- **Given instruction**: Output every line below without omitting or altering anything.

- **Extracted material**:
-- Begin --

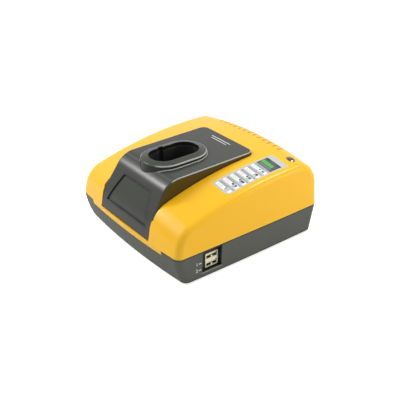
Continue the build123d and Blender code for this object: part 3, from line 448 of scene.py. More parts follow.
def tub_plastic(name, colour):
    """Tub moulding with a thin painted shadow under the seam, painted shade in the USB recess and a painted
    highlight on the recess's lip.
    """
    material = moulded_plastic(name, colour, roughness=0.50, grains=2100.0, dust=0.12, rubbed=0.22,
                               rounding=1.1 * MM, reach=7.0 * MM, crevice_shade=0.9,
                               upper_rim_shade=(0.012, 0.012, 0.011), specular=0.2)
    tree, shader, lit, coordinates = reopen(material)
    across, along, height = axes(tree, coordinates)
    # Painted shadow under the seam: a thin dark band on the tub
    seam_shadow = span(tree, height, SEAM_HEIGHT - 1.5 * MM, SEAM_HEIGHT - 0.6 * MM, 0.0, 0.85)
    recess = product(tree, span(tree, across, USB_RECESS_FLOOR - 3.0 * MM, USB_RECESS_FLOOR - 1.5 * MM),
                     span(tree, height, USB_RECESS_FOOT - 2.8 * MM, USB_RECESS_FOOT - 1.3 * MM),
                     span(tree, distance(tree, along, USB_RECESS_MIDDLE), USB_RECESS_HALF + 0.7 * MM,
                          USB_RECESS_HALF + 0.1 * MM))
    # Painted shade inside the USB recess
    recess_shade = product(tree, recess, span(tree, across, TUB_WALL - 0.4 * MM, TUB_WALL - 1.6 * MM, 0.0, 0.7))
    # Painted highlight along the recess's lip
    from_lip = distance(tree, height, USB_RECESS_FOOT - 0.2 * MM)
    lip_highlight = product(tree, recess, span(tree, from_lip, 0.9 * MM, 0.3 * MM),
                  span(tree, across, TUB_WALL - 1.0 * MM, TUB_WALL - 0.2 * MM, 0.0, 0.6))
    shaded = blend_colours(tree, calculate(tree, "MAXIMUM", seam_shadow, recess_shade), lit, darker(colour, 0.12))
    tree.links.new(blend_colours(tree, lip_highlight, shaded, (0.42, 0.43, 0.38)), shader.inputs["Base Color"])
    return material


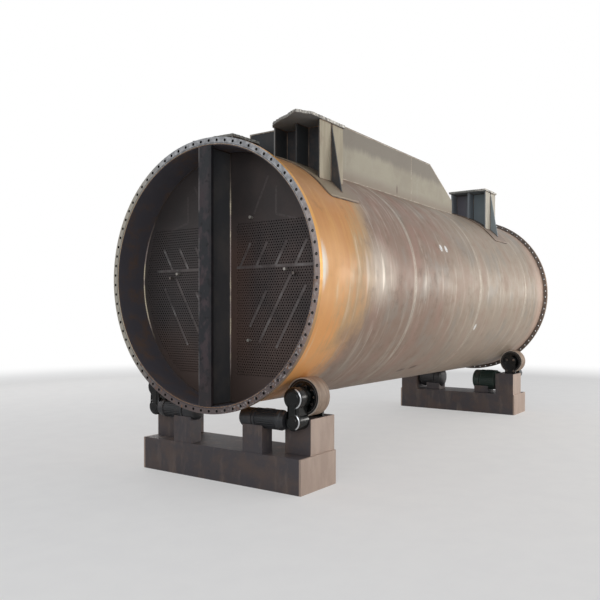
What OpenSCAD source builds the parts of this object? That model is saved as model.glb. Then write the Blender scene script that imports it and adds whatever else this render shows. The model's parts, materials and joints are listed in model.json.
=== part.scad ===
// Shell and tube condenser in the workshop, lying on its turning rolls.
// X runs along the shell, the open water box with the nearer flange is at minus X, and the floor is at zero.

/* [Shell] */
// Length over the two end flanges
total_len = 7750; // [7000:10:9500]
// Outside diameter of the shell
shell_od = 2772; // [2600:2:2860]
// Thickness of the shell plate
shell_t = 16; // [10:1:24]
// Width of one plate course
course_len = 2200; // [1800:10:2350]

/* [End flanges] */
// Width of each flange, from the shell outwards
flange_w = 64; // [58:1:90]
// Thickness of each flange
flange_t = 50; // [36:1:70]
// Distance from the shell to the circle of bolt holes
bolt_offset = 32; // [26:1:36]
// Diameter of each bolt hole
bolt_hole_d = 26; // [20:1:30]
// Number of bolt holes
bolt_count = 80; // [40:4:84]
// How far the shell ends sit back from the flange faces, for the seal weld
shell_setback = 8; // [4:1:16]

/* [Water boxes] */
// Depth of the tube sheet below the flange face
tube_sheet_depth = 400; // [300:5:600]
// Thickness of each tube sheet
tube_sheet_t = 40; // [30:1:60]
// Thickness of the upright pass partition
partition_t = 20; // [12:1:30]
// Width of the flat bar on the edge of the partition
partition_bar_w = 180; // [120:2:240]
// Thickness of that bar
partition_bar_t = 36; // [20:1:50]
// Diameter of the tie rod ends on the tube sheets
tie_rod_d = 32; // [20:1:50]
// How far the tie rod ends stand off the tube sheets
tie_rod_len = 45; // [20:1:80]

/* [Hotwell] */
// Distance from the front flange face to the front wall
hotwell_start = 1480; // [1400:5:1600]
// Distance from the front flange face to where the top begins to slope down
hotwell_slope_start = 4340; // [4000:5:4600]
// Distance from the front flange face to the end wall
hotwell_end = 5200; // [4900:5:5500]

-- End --

- **Complete output**:
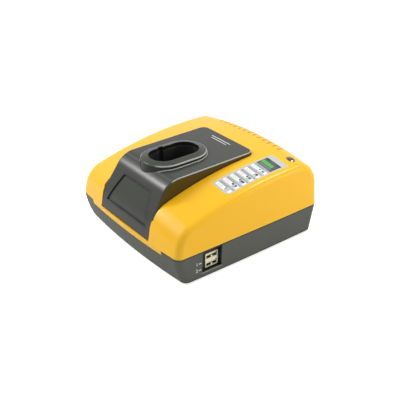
Continue the build123d and Blender code for this object: part 3, from line 448 of scene.py. More parts follow.
def tub_plastic(name, colour):
    """Tub moulding with a thin painted shadow under the seam, painted shade in the USB recess and a painted
    highlight on the recess's lip.
    """
    material = moulded_plastic(name, colour, roughness=0.50, grains=2100.0, dust=0.12, rubbed=0.22,
                               rounding=1.1 * MM, reach=7.0 * MM, crevice_shade=0.9,
                               upper_rim_shade=(0.012, 0.012, 0.011), specular=0.2)
    tree, shader, lit, coordinates = reopen(material)
    across, along, height = axes(tree, coordinates)
    # Painted shadow under the seam: a thin dark band on the tub
    seam_shadow = span(tree, height, SEAM_HEIGHT - 1.5 * MM, SEAM_HEIGHT - 0.6 * MM, 0.0, 0.85)
    recess = product(tree, span(tree, across, USB_RECESS_FLOOR - 3.0 * MM, USB_RECESS_FLOOR - 1.5 * MM),
                     span(tree, height, USB_RECESS_FOOT - 2.8 * MM, USB_RECESS_FOOT - 1.3 * MM),
                     span(tree, distance(tree, along, USB_RECESS_MIDDLE), USB_RECESS_HALF + 0.7 * MM,
                          USB_RECESS_HALF + 0.1 * MM))
    # Painted shade inside the USB recess
    recess_shade = product(tree, recess, span(tree, across, TUB_WALL - 0.4 * MM, TUB_WALL - 1.6 * MM, 0.0, 0.7))
    # Painted highlight along the recess's lip
    from_lip = distance(tree, height, USB_RECESS_FOOT - 0.2 * MM)
    lip_highlight = product(tree, recess, span(tree, from_lip, 0.9 * MM, 0.3 * MM),
                  span(tree, across, TUB_WALL - 1.0 * MM, TUB_WALL - 0.2 * MM, 0.0, 0.6))
    shaded = blend_colours(tree, calculate(tree, "MAXIMUM", seam_shadow, recess_shade), lit, darker(colour, 0.12))
    tree.links.new(blend_colours(tree, lip_highlight, shaded, (0.42, 0.43, 0.38)), shader.inputs["Base Color"])
    return material


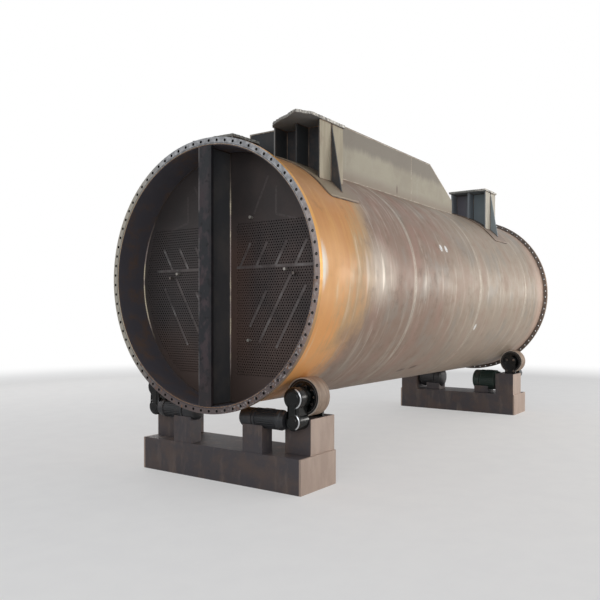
What OpenSCAD source builds the parts of this object? That model is saved as model.glb. Then write the Blender scene script that imports it and adds whatever else this render shows. The model's parts, materials and joints are listed in model.json.
=== part.scad ===
// Shell and tube condenser in the workshop, lying on its turning rolls.
// X runs along the shell, the open water box with the nearer flange is at minus X, and the floor is at zero.

/* [Shell] */
// Length over the two end flanges
total_len = 7750; // [7000:10:9500]
// Outside diameter of the shell
shell_od = 2772; // [2600:2:2860]
// Thickness of the shell plate
shell_t = 16; // [10:1:24]
// Width of one plate course
course_len = 2200; // [1800:10:2350]

/* [End flanges] */
// Width of each flange, from the shell outwards
flange_w = 64; // [58:1:90]
// Thickness of each flange
flange_t = 50; // [36:1:70]
// Distance from the shell to the circle of bolt holes
bolt_offset = 32; // [26:1:36]
// Diameter of each bolt hole
bolt_hole_d = 26; // [20:1:30]
// Number of bolt holes
bolt_count = 80; // [40:4:84]
// How far the shell ends sit back from the flange faces, for the seal weld
shell_setback = 8; // [4:1:16]

/* [Water boxes] */
// Depth of the tube sheet below the flange face
tube_sheet_depth = 400; // [300:5:600]
// Thickness of each tube sheet
tube_sheet_t = 40; // [30:1:60]
// Thickness of the upright pass partition
partition_t = 20; // [12:1:30]
// Width of the flat bar on the edge of the partition
partition_bar_w = 180; // [120:2:240]
// Thickness of that bar
partition_bar_t = 36; // [20:1:50]
// Diameter of the tie rod ends on the tube sheets
tie_rod_d = 32; // [20:1:50]
// How far the tie rod ends stand off the tube sheets
tie_rod_len = 45; // [20:1:80]

/* [Hotwell] */
// Distance from the front flange face to the front wall
hotwell_start = 1480; // [1400:5:1600]
// Distance from the front flange face to where the top begins to slope down
hotwell_slope_start = 4340; // [4000:5:4600]
// Distance from the front flange face to the end wall
hotwell_end = 5200; // [4900:5:5500]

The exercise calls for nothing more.